Task requirements: Return, word for word, the lines from the line holding "The three.js and" through the line holding "return material, partial(add_node, material)". Include both end lines and no others.

* Start Records for this task *

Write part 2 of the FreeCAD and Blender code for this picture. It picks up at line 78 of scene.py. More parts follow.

* End Records for this task *
* Start Records for this task *

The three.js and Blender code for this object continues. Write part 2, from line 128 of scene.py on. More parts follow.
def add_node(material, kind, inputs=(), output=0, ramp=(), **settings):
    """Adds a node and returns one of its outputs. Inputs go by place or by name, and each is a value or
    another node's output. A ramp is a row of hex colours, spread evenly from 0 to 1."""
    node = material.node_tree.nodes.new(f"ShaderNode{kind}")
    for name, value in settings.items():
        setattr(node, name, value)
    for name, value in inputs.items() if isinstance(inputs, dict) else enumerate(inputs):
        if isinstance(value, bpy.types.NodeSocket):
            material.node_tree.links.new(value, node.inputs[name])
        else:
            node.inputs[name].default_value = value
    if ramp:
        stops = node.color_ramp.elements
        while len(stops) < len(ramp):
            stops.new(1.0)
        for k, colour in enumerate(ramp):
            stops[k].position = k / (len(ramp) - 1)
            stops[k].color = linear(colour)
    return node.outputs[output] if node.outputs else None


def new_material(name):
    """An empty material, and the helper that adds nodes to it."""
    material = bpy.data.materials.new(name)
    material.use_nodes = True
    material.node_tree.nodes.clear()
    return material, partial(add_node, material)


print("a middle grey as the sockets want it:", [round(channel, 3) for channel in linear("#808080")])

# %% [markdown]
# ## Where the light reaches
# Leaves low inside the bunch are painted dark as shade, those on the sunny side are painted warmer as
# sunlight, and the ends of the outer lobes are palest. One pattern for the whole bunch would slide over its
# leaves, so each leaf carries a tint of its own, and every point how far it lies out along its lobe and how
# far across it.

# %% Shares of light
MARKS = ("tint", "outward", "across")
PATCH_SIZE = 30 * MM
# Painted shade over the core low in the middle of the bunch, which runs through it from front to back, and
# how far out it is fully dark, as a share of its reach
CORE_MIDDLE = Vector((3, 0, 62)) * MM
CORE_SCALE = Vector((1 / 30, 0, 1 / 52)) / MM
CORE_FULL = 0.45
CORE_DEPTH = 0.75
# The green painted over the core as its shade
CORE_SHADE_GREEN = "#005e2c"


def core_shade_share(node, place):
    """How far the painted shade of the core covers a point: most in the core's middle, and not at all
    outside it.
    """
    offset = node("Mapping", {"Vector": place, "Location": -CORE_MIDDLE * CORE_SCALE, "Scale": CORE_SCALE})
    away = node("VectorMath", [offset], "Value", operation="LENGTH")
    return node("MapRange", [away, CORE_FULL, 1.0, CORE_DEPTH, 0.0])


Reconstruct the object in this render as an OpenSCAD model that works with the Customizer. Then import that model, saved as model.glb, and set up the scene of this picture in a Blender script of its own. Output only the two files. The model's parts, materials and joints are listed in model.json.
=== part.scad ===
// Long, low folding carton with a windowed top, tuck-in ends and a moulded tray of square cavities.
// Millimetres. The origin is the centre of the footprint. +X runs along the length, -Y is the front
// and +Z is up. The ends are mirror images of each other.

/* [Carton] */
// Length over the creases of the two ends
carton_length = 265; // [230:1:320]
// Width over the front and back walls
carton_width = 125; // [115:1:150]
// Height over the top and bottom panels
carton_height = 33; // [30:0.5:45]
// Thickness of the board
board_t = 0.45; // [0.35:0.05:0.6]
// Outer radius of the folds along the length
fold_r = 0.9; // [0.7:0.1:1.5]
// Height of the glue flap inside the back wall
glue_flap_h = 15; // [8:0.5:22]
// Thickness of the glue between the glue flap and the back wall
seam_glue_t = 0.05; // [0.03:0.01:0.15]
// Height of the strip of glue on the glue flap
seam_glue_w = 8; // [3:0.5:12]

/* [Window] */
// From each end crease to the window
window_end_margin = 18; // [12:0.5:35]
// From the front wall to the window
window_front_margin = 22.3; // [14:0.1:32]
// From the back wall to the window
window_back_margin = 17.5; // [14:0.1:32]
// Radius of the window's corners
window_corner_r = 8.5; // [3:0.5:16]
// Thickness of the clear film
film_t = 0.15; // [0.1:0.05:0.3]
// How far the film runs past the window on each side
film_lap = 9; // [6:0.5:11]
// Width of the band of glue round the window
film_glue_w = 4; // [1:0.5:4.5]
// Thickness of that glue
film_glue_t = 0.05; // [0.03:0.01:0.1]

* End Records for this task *

Answer in full:
The three.js and Blender code for this object continues. Write part 2, from line 128 of scene.py on. More parts follow.
def add_node(material, kind, inputs=(), output=0, ramp=(), **settings):
    """Adds a node and returns one of its outputs. Inputs go by place or by name, and each is a value or
    another node's output. A ramp is a row of hex colours, spread evenly from 0 to 1."""
    node = material.node_tree.nodes.new(f"ShaderNode{kind}")
    for name, value in settings.items():
        setattr(node, name, value)
    for name, value in inputs.items() if isinstance(inputs, dict) else enumerate(inputs):
        if isinstance(value, bpy.types.NodeSocket):
            material.node_tree.links.new(value, node.inputs[name])
        else:
            node.inputs[name].default_value = value
    if ramp:
        stops = node.color_ramp.elements
        while len(stops) < len(ramp):
            stops.new(1.0)
        for k, colour in enumerate(ramp):
            stops[k].position = k / (len(ramp) - 1)
            stops[k].color = linear(colour)
    return node.outputs[output] if node.outputs else None


def new_material(name):
    """An empty material, and the helper that adds nodes to it."""
    material = bpy.data.materials.new(name)
    material.use_nodes = True
    material.node_tree.nodes.clear()
    return material, partial(add_node, material)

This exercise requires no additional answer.